Hay
un aspecto que los escritores comparten con pintores y fotógrafos:
la importancia de la mirada, de la observación de la realidad. Casi
me arriesgaría a decir que la capacidad de mirar es una de las
claves de la calidad de la escritura. Registrar lo ordinario y lo
extraordinario, saber escoger los detalles visibles que definen lo
que hay debajo. No dejar que aparezca ningún personaje sin dar
alguna pincelada de cómo es.
Donna
Leon, en el estupendo curso sobre novela policíaca que dictó en la
UIMP, lo explica muy bien, en referencia a Dickens. Él hacía bailar
en sus novelas a un montón de personajes secundarios, y todos eran
extraños. Dice Leon que con la edad se dio cuenta de que aquello que
Dickens hacía no era ninguna licencia de la ficción, sino que era
la pura realidad. Estamos rodeados de personas que muestran sus
rarezas a cada paso; gente peculiar que habla sola por la calle;
cambia de dirección de pronto; mira con suspicacia y se muestra
irritable; te llama cariño; tiene verrugas en sitios sorprendentes,
o tatuajes que cuentan cosas tremendas, si uno se anima a dejar volar
la imaginación. Hay quien parece que pide perdón a cada paso, y
quien camina a diez centímetros sobre el suelo.

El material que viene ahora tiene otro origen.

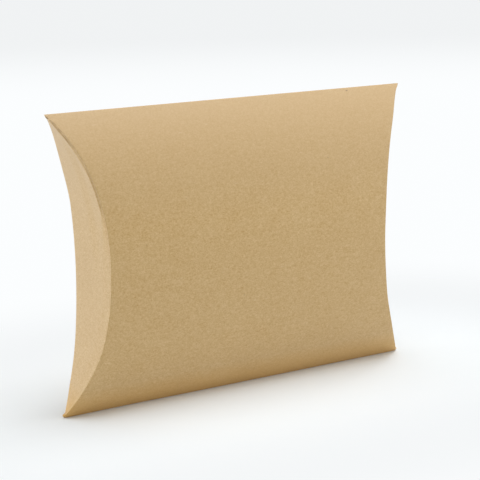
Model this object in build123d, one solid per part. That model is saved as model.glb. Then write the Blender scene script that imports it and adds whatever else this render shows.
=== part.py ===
from build123d import *
import os

# Pillow box of brown kraft board.
# It is one die-cut blank: two arched panels, joined at a fold along the bottom and
# at a fold with a glued tab along the top, and two flaps on curved creases at each end.
# X runs from end to end, Y from front to back and Z from the lower fold to the upper one.
# The origin is the middle of the lower fold, where the box stands.

# Driving sizes of the closed box, in millimetres
length = 200.0
width = 150.0
depth = 40.0

# Board and glue: the film, and the slack between it and the board on each side
board = 0.45
glue_film = 0.10
film_gap = 0.06

# Straight folds: height of each scored strip
fold_strip = 2.0

# Glued seam inside the front panel, under the upper fold
tab_width = 15.0
tab_end_margin = 4.0
glue_width = 8.0
glue_end_margin = 9.0

# Running gaps of the end flaps
flap_gap = 0.25
crease_gap = 0.10
flap_tip_gap = 0.30
free_edge_setback = 0.40

# Material that a cutting shape reaches past what it cuts
overrun = 3.0

# Arch of a panel: where its crown arc meets its shoulder arcs
shoulder_width_share = 0.25
shoulder_rise_share = 0.82

# The pressed fold is two boards thick, so each arch starts one board from the middle
rise = depth / 2 - board
fold_point = Vector(board, width / 2)
crown_point = Vector(board + rise, 0)
shoulder_point = Vector(board + rise * shoulder_rise_share, width * (1 / 2 - shoulder_width_share))

# Crown arc: through both shoulder points and the crown
crown_drop = crown_point.X - shoulder_point.X
crown_radius = (shoulder_point.Y**2 + crown_drop**2) / (2 * crown_drop)
crown_centre = crown_point - Vector(crown_radius, 0)
shoulder_normal = (shoulder_point - crown_centre).normalized()

# Shoulder arc: tangent to the crown arc, down to the fold
shoulder_chord = shoulder_point - fold_point
shoulder_radius = shoulder_chord.length**2 / (2 * shoulder_normal.dot(shoulder_chord))
shoulder_centre = shoulder_point - shoulder_normal * shoulder_radius
fold_normal = (fold_point - shoulder_centre).normalized()
middle_normal = (shoulder_normal + fold_normal).normalized()

# Layers of the seam, counted inwards from the front panel's face
film_outer = board + film_gap
film_inner = film_outer + glue_film
tab_outer = film_inner + film_gap
tab_inner = tab_outer + board

# Depths of the layers at the ends, counted inwards from the outer flap's face
inner_flap_face = board + flap_gap
back_panel_end = board + crease_gap
front_panel_end = inner_flap_face + board + crease_gap
tab_end = front_panel_end + tab_end_margin
glue_end = front_panel_end + glue_end_margin

# Heights, counted from the middle of the box; the upper fold is pressed solid at its tip
top = width / 2
panel_half = top - fold_strip
pressed_half = top - 2 * board
flap_half = panel_half - flap_tip_gap
tab_low = panel_half - tab_width
glue_low = tab_low + (tab_width - glue_width) / 2

profile_plane = Plane(origin=(0, 0, width / 2), x_dir=(1, 0, 0), z_dir=(0, -1, 0))
section_plane = Plane(origin=(0, 0, width / 2), x_dir=(0, 1, 0), z_dir=(1, 0, 0))

# Sides of the box on which an arch can lie, as a sign and a shift
end_shift = -(length / 2 + board)
back = (1, 0)
front = (-1, 0)
left = (1, end_shift)
right = (-1, end_shift)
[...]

Y hay un conductor
en la línea G que —lo he visto durante dos años— siempre está
enfadado porque el resto de vehículos van lentos.
La
realidad es la fuente de la que emana la novela. Hay que abrir bien
los ojos, pues, para dar vida auténtica a esos personajes, en cuyos
hombros asentamos el mundo. Hay que mirar muy bien para ver —y
poder pintar después— cada luz y cada sombra. Lo normal no existe:
las personas normales son la rareza.